Both the line containing "Keep writing the Blender" and the line containing "mesh_builder.free()" belong in the answer, along with every line between them; print exactly those.

▶ **Given information**
* start *

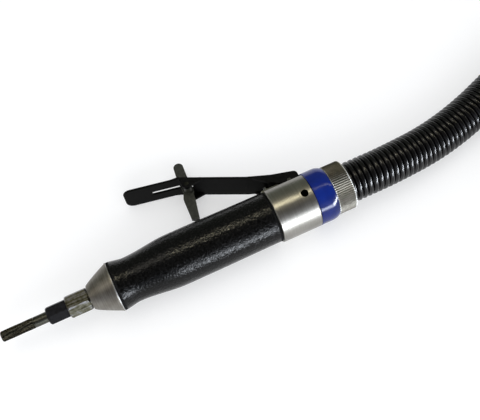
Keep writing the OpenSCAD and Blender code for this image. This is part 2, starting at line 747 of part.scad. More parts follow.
module valve_gland() {
    color("#b7a06a") lay_down() translate([stem_x, 0, 0]) difference() {
        translate([0, 0, gland_z]) cylinder(d = valve_bore_d - 2 * fit_gap, h = gland_top_z - gland_z);
        translate([0, 0, gland_z - over])
            cylinder(d = stem_d + 2 * run_gap, h = gland_top_z - gland_z + 2 * over);
    }
}

module valve_seat() {
    color("#d8d4c8") lay_down() translate([stem_x, 0, 0]) difference() {
        translate([0, 0, seat_z]) cylinder(d = valve_bore_d - 2 * fit_gap, h = seat_t);
        translate([0, 0, seat_z - over]) cylinder(d = seat_bore_d, h = seat_t + 2 * over);
    }
}

module valve_stem() {
    head_top = seat_z - seat_gap;
    neck_top = gland_z - free_gap;
    color("#c4c6c8") lay_down() translate([stem_x, 0, 0]) {
        translate([0, 0, stem_ball_z]) sphere(d = stem_d);
        translate([0, 0, neck_top]) cylinder(d = stem_d, h = stem_ball_z - neck_top);
        translate([0, 0, head_top - over]) cylinder(d = neck_d, h = neck_top - head_top + 2 * over);
        translate([0, 0, head_top - head_t]) cylinder(d = head_d, h = head_t);
    }
}

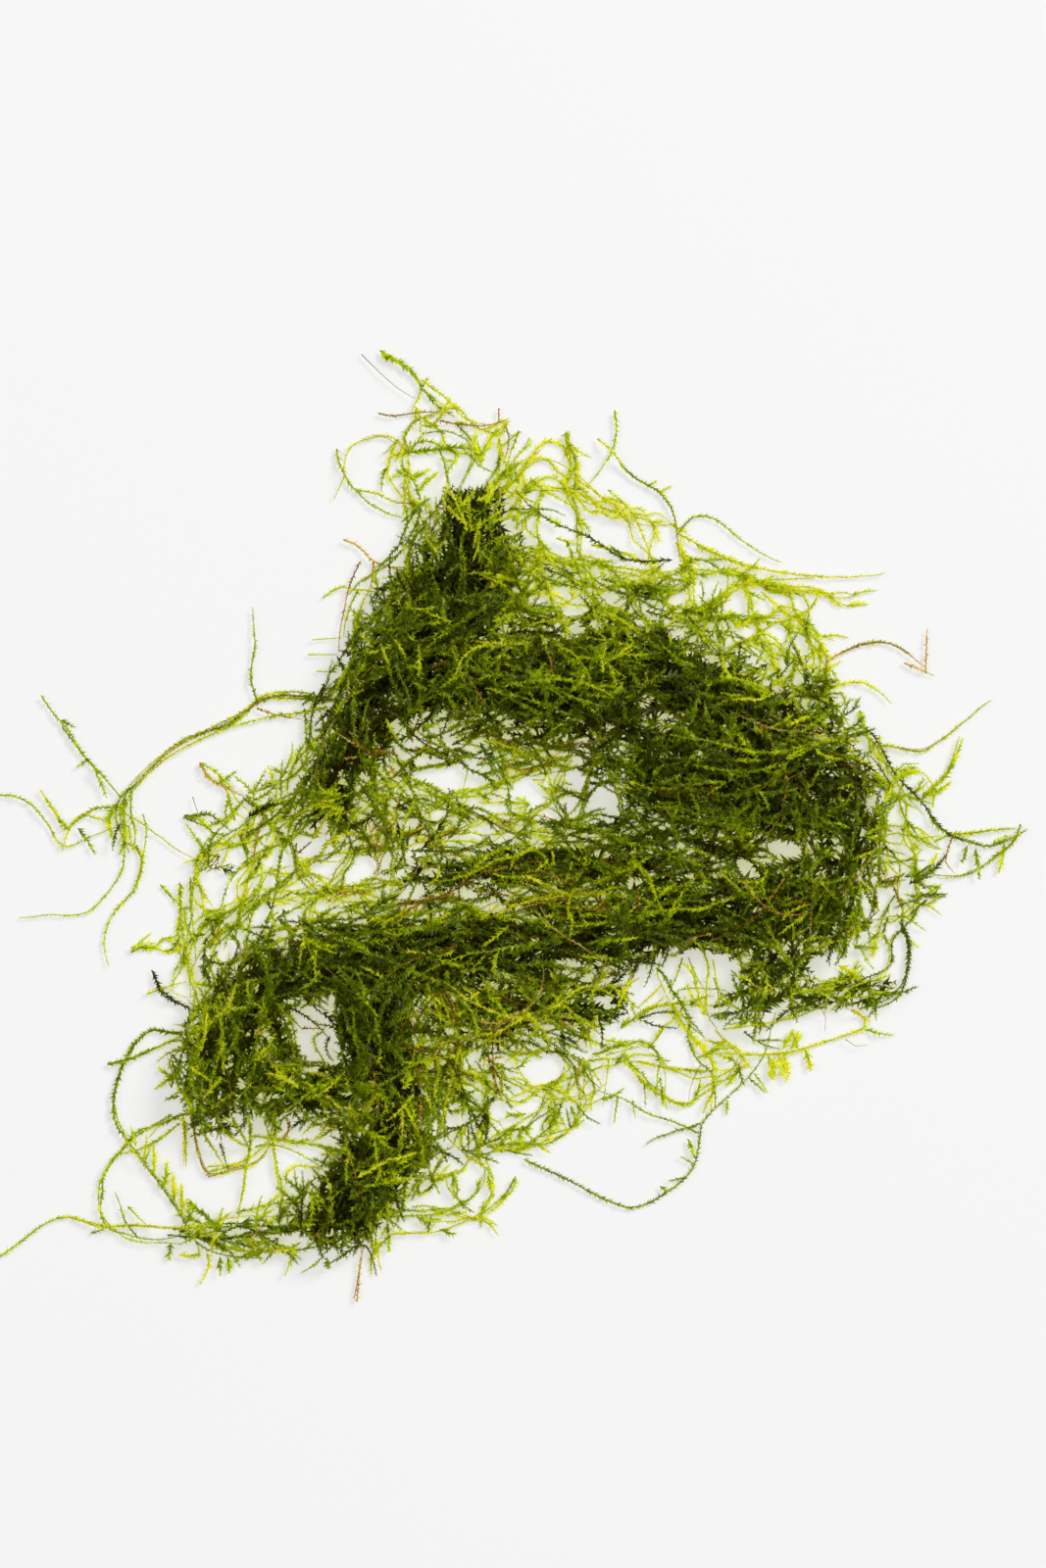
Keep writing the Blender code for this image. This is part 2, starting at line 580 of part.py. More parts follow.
def tidy_mesh(piece):
    """Keep the largest body of a cut piece, without the crumbs beyond its neighbour or flat edges."""
    mesh_builder = bmesh.new()
    mesh_builder.from_mesh(piece.data)
    groups = islands(mesh_builder)
    groups.sort(key=lambda group: sum(face.calc_area() for face in group))
    for group in groups[:-1]:
        bmesh.ops.delete(mesh_builder, geom=group, context="FACES")
    bmesh.ops.dissolve_limit(
        mesh_builder,
        angle_limit=FLAT_ANGLE,
        verts=mesh_builder.verts,
        edges=mesh_builder.edges,
    )
    mesh_builder.to_mesh(piece.data)
    mesh_builder.free()


def span(piece):
    """The lowest and highest corners of a piece."""
    points = [vertex.co for vertex in piece.data.vertices]
    low = Vector([min(point[axis] for point in points) for axis in range(3)])
    high = Vector([max(point[axis] for point in points) for axis in range(3)])
    return low, high


def spans_meet(first, second):
    """Whether two boxes come within reach of each other."""
    reach = 2 * CLEARANCE * MM
    return all(
        first[0][axis] - reach < second[1][axis] and second[0][axis] - reach < first[1][axis]
        for axis in range(3)
    )


def limb_makers(name):
    """The makers of a limb's own rope and of its hanging sprigs."""
    makers = [lambda grown: limb(name, LIMBS[name], grown)]
    for radius, route in LIMB_SPRIGS.get(name, []):
        makers.append(lambda grown, r=radius, p=route: stem(name, r, p, grown))
    return makers


def net_makers(name):
    """The makers of a net's crossing stems."""
    return [
        lambda grown, r=radius, p=route: stem(name, r, p, grown)
        for radius, route in NETS[name]
    ]


def shoot_makers(name):
    """The makers of a free shoot and its side branches."""
    radius, route, branches = SHOOTS[name]
    makers = [lambda grown: stem(name, radius, route, grown)]
    for branch in branches:
        makers.append(
            lambda grown, p=branch: stem(name, BRANCH_RADIUS, p, grown)
        )
    return makers


def finish_of(name):
    """Which kind of growth a piece shows."""
    if name in DRY_PIECES:
        return "dry"
    if name in GROWN_PIECES:
        return "grown"
    return "old" if name in LIMBS else "young"


def paint(piece):
    """Give a piece its own material."""
    colour, roughness = FINISHES[finish_of(piece.name)]
    material = bpy.data.materials.new(piece.name)
    material.use_nodes = True
    shader = material.node_tree.nodes["Principled BSDF"]
    shader.inputs["Base Color"].default_value = (*colour, 1.0)
    shader.inputs["Roughness"].default_value = roughness
    shader.inputs["Metallic"].default_value = 0.0
    piece.data.materials.clear()
    piece.data.materials.append(material)


def build_piece(name, makers, earlier):
    """Fuse a piece from its parts and cut it clear of every earlier piece that it meets."""
    bodies = [make(0.0) for make in makers]
    piece = bodies[0]
    piece.name = name
    combine(piece, bodies[1:], "UNION")
    cutters = []
    for other_makers in earlier:
        for make in other_makers:
            cutter = make(CLEARANCE)
            if spans_meet(span(piece), span(cutter)):
                cutters.append(cutter)
            else:
                bpy.data.objects.remove(cutter, do_unlink=True)
    combine(piece, cutters, "DIFFERENCE")
    tidy_mesh(piece)
    paint(piece)
    return piece


def centre_on_outline(pieces):
    """Shift every piece alike, so that the middle of the clump's outline is the origin."""
    spans = [span(piece) for piece in pieces]
    for axis in range(2):
        low = min(corner[0][axis] for corner in spans)
        high = max(corner[1][axis] for corner in spans)
        for piece in pieces:
            for vertex in piece.data.vertices:
                vertex.co[axis] -= (low + high) / 2


def build_clump():
    """Build every limb, then every net, then every free shoot."""
    clear_scene()
    plan = [(name, limb_makers(name)) for name in LIMBS]
    plan += [(name, net_makers(name)) for name in NETS]
    plan += [(name, shoot_makers(name)) for name in SHOOTS]
    earlier = []
    pieces = []
    for name, makers in plan:
        pieces.append(build_piece(name, makers, earlier))
        earlier.append(makers)
    centre_on_outline(pieces)


build_clump()
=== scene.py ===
# %% [markdown]
# # A clump of long-stemmed moss
#
# The object is a handful of aquatic moss, fished out of the water and laid loosely on a
# white table.  It has no stiff parts.  It is hundreds of thin stems, each with a row of tiny
# pointed leaves on either side, matted into thick dark ropes in the middle and thinning out
# to bright single shoots at the rim.
#
# A modeller could sculpt a lump and paint it green, but the light between the stems is what
# makes moss look like moss.  So every stem and every leaf here is real mesh.  The script
# first lays out the stems as lines, and one Geometry Nodes tree then dresses each line.

# %% Load the frame
import math

import bpy
import numpy as np
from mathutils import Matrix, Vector


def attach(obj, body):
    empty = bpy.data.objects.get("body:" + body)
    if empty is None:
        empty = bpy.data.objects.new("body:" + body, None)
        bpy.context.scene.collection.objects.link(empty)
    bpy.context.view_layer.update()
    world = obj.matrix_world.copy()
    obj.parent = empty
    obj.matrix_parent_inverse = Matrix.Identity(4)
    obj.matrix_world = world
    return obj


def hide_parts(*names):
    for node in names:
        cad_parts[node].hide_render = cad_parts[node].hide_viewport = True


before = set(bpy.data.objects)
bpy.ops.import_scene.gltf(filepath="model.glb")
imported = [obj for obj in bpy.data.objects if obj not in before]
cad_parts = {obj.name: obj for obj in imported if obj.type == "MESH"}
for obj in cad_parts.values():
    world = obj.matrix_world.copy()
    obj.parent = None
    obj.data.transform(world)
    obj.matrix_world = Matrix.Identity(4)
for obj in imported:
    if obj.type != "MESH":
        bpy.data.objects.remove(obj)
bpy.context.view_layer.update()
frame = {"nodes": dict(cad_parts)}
print("frame:", len(frame["nodes"]), "nodes")

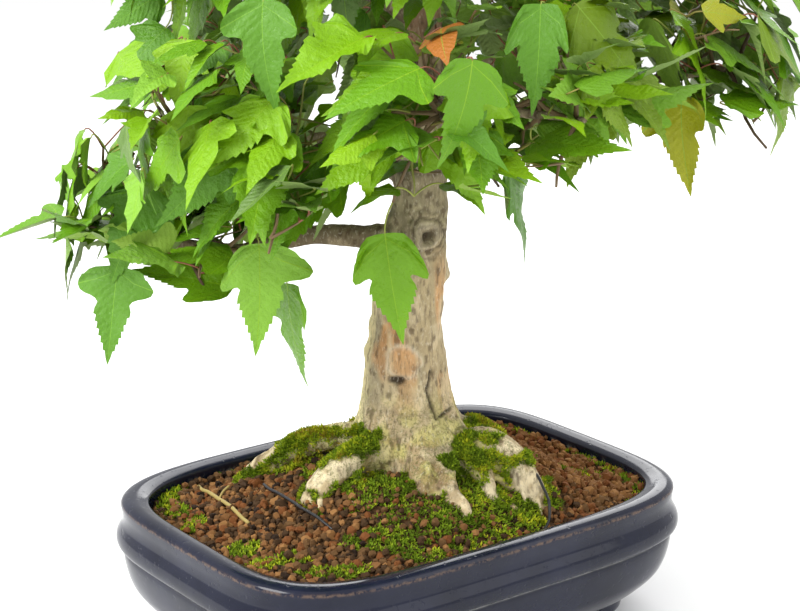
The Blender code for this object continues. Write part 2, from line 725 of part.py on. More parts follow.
def twig_shape(root, tip):
    end = tip + (tip - root).normalized() * TWIG_OVERRUN
    return three_sided([root, end], [TWIG_RADIUS, TWIG_TIP_RADIUS])


def grow_masses():
    """All the masses, with their hanging leaves grown before the rest."""
    spaces = [Space(row) for row in MASSES]
    limbs, blades = limb_thicket(), Thicket()
    masses = [Mass(space, spaces, limbs, blades) for space in spaces]
    for mass in masses:
        mass.others = [other for other in masses if other is not mass]
    named = {mass.space.name: mass for mass in masses}
    for name, base, tip, turn in HANGING:
        if not named[name].hang(view_point(*base), view_point(*tip), turn):
            print("no room for the hanging leaf of", name, "at", base)
    for mass in masses:
        mass.grow()
    return masses


def shape_object(name, shape, where):
    mesh = bpy.data.meshes.new(name)
    mesh.from_pydata(shape[0], [], shape[1])
    bm = bmesh.new()
    bm.from_mesh(mesh)
    bmesh.ops.recalc_face_normals(bm, faces=bm.faces)
    bm.to_mesh(mesh)
    bm.free()
    return add_object(name, mesh, None, where)


def keep_outer_shell(mesh):
    """Fills a hollow that the union sealed, and drops a loose scrap, by keeping the largest shell alone."""
    bm = bmesh.new()
    bm.from_mesh(mesh)
    unseen = set(bm.verts)
    shells = []
    while unseen:
        front = [unseen.pop()]
        shell = list(front)
        while front:
            here = front.pop()
            near = [edge.other_vert(here) for edge in here.link_edges]
            front += [v for v in near if v in unseen]
            shell += [v for v in near if v in unseen]
            unseen.difference_update(near)
        shells.append(shell)
    largest = max(shells, key=len)
    bmesh.ops.delete(bm, geom=[v for shell in shells if shell is not largest for v in shell], context="VERTS")
    bm.to_mesh(mesh)
    bm.free()


def build_mass(mass, where, finish):
    name = "leaves_" + mass.space.name
    thick = min(STEM_RADIUS, mass.space.tip_radius * 0.85)
    stem = tube(name, mass.stem, [thick * share for share in (1, 1, 0.95, 0.9, 0.8)], where, 1, finish)
    pieces = collection("pieces_" + name)
    for shape in mass.twigs + mass.leaves:
        shape_object("piece", shape, pieces)
    apply_boolean(stem, "UNION", pieces, solver="MANIFOLD")
    keep_outer_shell(stem.data)
    bpy.data.collections.remove(pieces)


def centre_in_plan(objects):
    """Moves the whole plant so that its box is centred on the origin in plan."""
    low = Vector((min(v.co[k] for o in objects for v in o.data.vertices) for k in range(2))).to_3d()
    high = Vector((max(v.co[k] for o in objects for v in o.data.vertices) for k in range(2))).to_3d()
    shift = Matrix.Translation(-(low + high) / 2)
    for obj in objects:
        obj.data.transform(shift)


def main():
    clear_scene()
    plant = collection("trident_maple_bonsai")
    helpers = collection("cutters")
    glaze = material("blue_glaze", (0.02, 0.025, 0.07), 0.15)
    grit = material("clay_grit", (0.20, 0.09, 0.04), 0.95)
    bark = material("bark", (0.45, 0.34, 0.22), 0.85)
    leafage = material("leaf_green", (0.12, 0.32, 0.03), 0.45)
    build_pot(plant, helpers, glaze)
    build_soil(plant, grit)
    build_trunk(plant, helpers, bark)
    build_boughs(plant, helpers, bark)
    for mass in grow_masses():
        build_mass(mass, plant, leafage)
        print(mass.space.name, "leaves", len(mass.leaves), "of", mass.space.leaves)
    centre_in_plan(list(plant.objects))
    bpy.data.collections.remove(helpers)


main()
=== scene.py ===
"""Trident maple bonsai in a glazed pot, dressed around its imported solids.

Laid out as a Blender add-on and run as a script: the operators make the pieces in order, and main() calls
them. Lengths are metres unless a name or a description says mm. Plant shapes are worked out about the
middle of the pot and then moved to where the pot stands.
"""

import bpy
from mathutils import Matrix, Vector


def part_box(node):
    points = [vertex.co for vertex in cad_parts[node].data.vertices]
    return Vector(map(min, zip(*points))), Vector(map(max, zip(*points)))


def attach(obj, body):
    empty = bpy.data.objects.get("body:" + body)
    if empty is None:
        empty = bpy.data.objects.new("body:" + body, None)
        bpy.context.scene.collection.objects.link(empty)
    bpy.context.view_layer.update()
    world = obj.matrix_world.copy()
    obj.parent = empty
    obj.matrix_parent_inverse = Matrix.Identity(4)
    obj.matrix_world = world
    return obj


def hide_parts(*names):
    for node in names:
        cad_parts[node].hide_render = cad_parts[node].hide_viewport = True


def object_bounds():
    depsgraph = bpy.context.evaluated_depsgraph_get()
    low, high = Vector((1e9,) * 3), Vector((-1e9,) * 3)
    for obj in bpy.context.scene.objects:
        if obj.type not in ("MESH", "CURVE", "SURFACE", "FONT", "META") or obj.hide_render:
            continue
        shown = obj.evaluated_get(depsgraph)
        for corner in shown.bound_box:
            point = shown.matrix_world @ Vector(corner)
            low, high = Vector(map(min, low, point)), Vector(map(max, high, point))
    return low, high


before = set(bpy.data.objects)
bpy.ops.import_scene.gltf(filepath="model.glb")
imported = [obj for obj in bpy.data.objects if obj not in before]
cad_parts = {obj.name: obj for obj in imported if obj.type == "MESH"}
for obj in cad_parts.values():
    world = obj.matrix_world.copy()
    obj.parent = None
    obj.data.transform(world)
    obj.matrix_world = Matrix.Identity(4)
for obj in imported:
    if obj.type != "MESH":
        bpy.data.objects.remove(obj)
CAD_BOX = [list(corner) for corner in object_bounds()]

import itertools
import math
import random

import bpy
import numpy as np
from bpy.props import FloatProperty, FloatVectorProperty, IntProperty, PointerProperty
from mathutils import Matrix, Quaternion, Vector
from mathutils.bvhtree import BVHTree
from mathutils.noise import noise as value_noise

bl_info = {
    "name": "Trident maple bonsai",
    "version": (1, 0, 0),
    "blender": (4, 5, 0),
    "location": "3D View > Sidebar > Bonsai",
    "description": "Builds a potted trident maple: pot, grit, moss, trunk, boughs, twigs and leaves",
    "category": "Object",
}

MM = 0.001
GAP = 0.3 * MM
TURN = 2 * math.pi
UP = Vector((0, 0, 1))
POT_LOW, POT_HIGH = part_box("pot")
MIDDLE = np.array([(POT_LOW.x + POT_HIGH.x) / 2, (POT_LOW.y + POT_HIGH.y) / 2, 0.0])
VIEW_BEARING = -37.0  # degrees from X: the way that "right" runs in the tables below
CAMERA_PITCH = 90 - 15.5621
CAMERA_SLOPE = math.tan(math.radians(90 - CAMERA_PITCH))

# ------------------------------------------------------------------ sizes of the solids

POT_SQUARENESS = 4.4
WALL_INSET = 13.2
SOIL_EDGE_DROP = 12
SOIL_TOP_Z = 96 * MM
SOIL_FLAT_RADIUS = 34 * MM
POT_LENGTH = 300 * MM
POT_WIDTH = 225 * MM
POT_HEIGHT = 80 * MM
SOIL_RIPPLE = 1.6 * MM
TRUNK_FOOT = 14 * MM, -4 * MM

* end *

▶ **Expected output**
Keep writing the Blender code for this image. This is part 2, starting at line 580 of part.py. More parts follow.
def tidy_mesh(piece):
    """Keep the largest body of a cut piece, without the crumbs beyond its neighbour or flat edges."""
    mesh_builder = bmesh.new()
    mesh_builder.from_mesh(piece.data)
    groups = islands(mesh_builder)
    groups.sort(key=lambda group: sum(face.calc_area() for face in group))
    for group in groups[:-1]:
        bmesh.ops.delete(mesh_builder, geom=group, context="FACES")
    bmesh.ops.dissolve_limit(
        mesh_builder,
        angle_limit=FLAT_ANGLE,
        verts=mesh_builder.verts,
        edges=mesh_builder.edges,
    )
    mesh_builder.to_mesh(piece.data)
    mesh_builder.free()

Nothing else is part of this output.